Don’t look MAC in anger

On Tuesday, the Migration Advisory Committee published a report on the impact of EEA migration in the UK. The committee said that the workers make a positive contribution to public finances and suggests that EU workers should be subject to the same visa rules as other migrants, although the UK may offer them special status under a Brexit deal. It also recommends a policy allowing greater access for higher-skilled migration while restricting access for lower-skilled workers.The importance of international talent to the UK ad industry was a key focus of our Ad Pays 6 report.

Our Chief Executive, Stephen Woodford, made the following statement on the proposals:

“We welcome aspects of the report from the Migration Advisory Committee, however there are important areas that the MAC report has not considered. For example, the salary cap on Tier 2 prohibits many opportunities for young talent from overseas to build their career here. It also does not account for temporary movement of talent in and out for work requirements – fly in fly out – which is often critical to deliver fast-moving advertising services that cater for international clients and international territories.

“Our openness to talent has been a core part of our development as a world-class hub for advertisers and it is a crucial component of our connection with our trading partners in the EU27, as well as the wider world.”

You can read the full statement here, and a BBC article on the report here.

A gambol around the media

Yesterday, the Labour Party proposed a number of manifesto policies to tackle gambling addiction, including advertising restrictions. The headline proposal is for a ‘whistle to whistle’ ban on gambling adverts shown on live sport for a specified time before and after a game, and during half time or other breaks. And the AA was prominent across the media defending the industry.

Responding to the proposals, Stephen commented:

“The Gambling Commission’s findings in late 2017 drew a clear line with regards gambling advertising after a thorough review of what is undoubtedly an important and complex area.

“The proposed ‘Whistle To Whistle’ ban goes against the findings and would have a damaging economic effect on our UK commercial media landscape, as well as make watching live sport more expensive and less accessible for the UK public.

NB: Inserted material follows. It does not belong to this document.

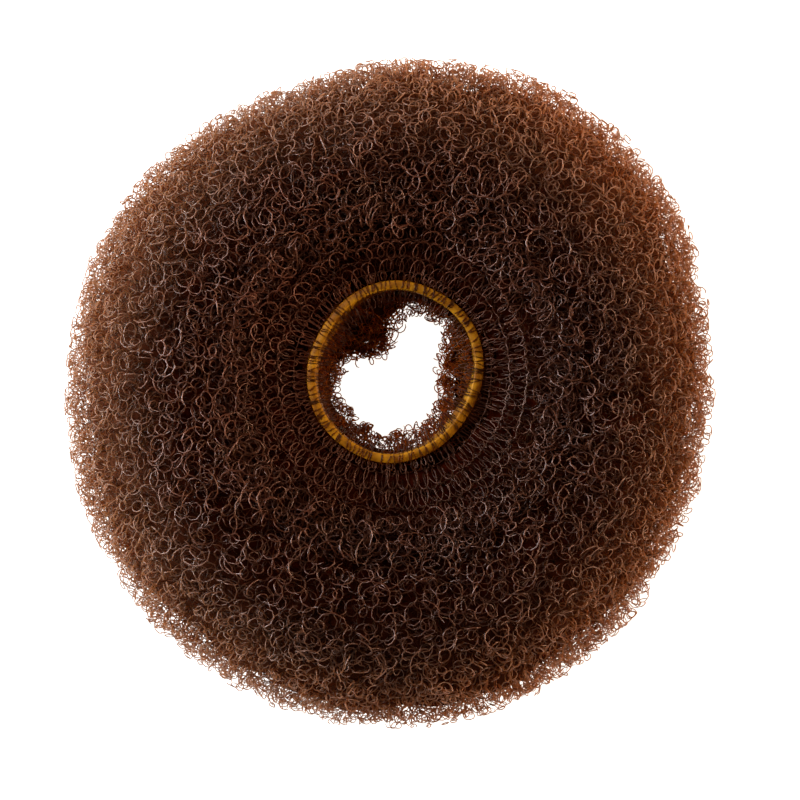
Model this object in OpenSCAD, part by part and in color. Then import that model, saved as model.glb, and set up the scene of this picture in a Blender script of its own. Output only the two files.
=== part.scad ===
// A donut of rolled curly mesh for shaping a hair bun, lying flat, with the elastic ring that gathers
// the mesh at the front of its hole. Z is up along the hole, and the floor is at z = 0.

/* [Roll] */
// Mean outer diameter of the donut
outer_d = 90; // [72:1:140]
// Height of the roll from the floor to its crown
roll_h = 34; // [28:1:48]
// Width of the flat band that the roll rests on
rest_w = 9; // [4:0.5:16]
// Height of the widest part, where the outline is
belly_h = 16; // [12:0.5:20]
// Squareness of the roll's outer side, where 1 is an ellipse and less is fuller
fullness = 0.96; // [0.8:0.02:1.1]

/* [Elastic ring] */
// Outer diameter of the ring
ring_d = 24.8; // [20:0.2:32]
// Thickness of the strap, seen from the front
strap_t = 1.2; // [0.8:0.1:2]
// Width of the strap, along the hole
strap_w = 2.4; // [1.6:0.1:4]
// Radius of the strap's corners
strap_round = 0.3; // [0.1:0.05:0.35]
// Drop from the crown to the strap's front edge
ring_depth = 5; // [2:0.5:9]
// Place of the ring across the donut, from the middle
ring_x = 0.7; // [-2:0.1:2]
// Place of the ring up the donut, from the middle
ring_y = 2.8; // [-4:0.1:4]
// Gap between the strap and the mesh
seat_gap = 0.3; // [0.1:0.05:0.6]

/* [Hole] */
// Distance that the gathered edge starts inside the strap
tuck = 1.3; // [0.8:0.1:2.5]
// Distance that the wall of the hole stands back behind the strap, below the gathered edge
set_back = 1.8; // [0:0.1:3]
// Extra distance that the wall stands back at the lower side, where light shows beside the strap
light_gap = 3; // [0:0.5:4]
// Height of the gathered edge that bulges into the hole, under the strap
frill_h = 9; // [5:0.5:12]
// Number of ruffles round the gathered edge
ruffle_count = 14; // [8:1:20]
// Depth of each ruffle, either way from the edge
ruffle_depth = 0.3; // [0:0.1:0.8]
// Height at which the hole starts to widen towards the floor
flare_h = 12; // [8:0.5:14]

/* [Hidden] */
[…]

You can read the full statement here. It has been covered by over 100 publications so far, including The Guardian, The Times and The Sun.

Stephen also appeared on Victoria Derbyshire (50 minutes in), BBC One O’Clock News (14:40 minutes in) and Channel 5 evening news, and spoke on BBC Radio 5 Live (10 minutes in) and a number of regional stations including BBC Radio Berkshire.

The Bourn Legacy

Back in July, our Director of Communications, Matt Bourn, gave evidence to the London Assembly’s Budget & Performance Committee. The session focussed on TfL finances, and Matt highlighted the potential revenue loss that could occur as a result of the Mayor’s proposed HFSS advertising restrictions on the TfL estate.

Gareth Bacon AM, Conservative Leader of the GLA, noted our concerns around the Mayor’s proposals, and has now raised the issue during Mayor’s Question Time. Mr Bacon asked how much revenue the Mayor expected to lose by banning HFSS adverts on the TfL network, restating our case and challenging the Mayor’s proposals.

The full exchange can be read here.

Latest from around Government

Various media outlets are reporting on leaked proposals from the Home Office and DCMS to create a new ‘internet regulator’ that would tackle issues such as illegal content and hate speech. The leak also suggests that the Government is considering creating a new regulator for online advertising that would have powers to crack down on online ads for HFSS products, despite the fact that the ASA already regulates online ads. Our understanding is that discussions within Government are still ongoing, and there are currently no official plans for a new online advertising regulator.

In other news, EU leaders have reacted coolly to the Chequers plan in Salzburg, with the Irish Border proposal being the main sticking point. This current impasse obviously increases the chance of a no deal. The UK government are expect to develop their position and we will report back as soon as we hear anything and how it might affect no deal planning.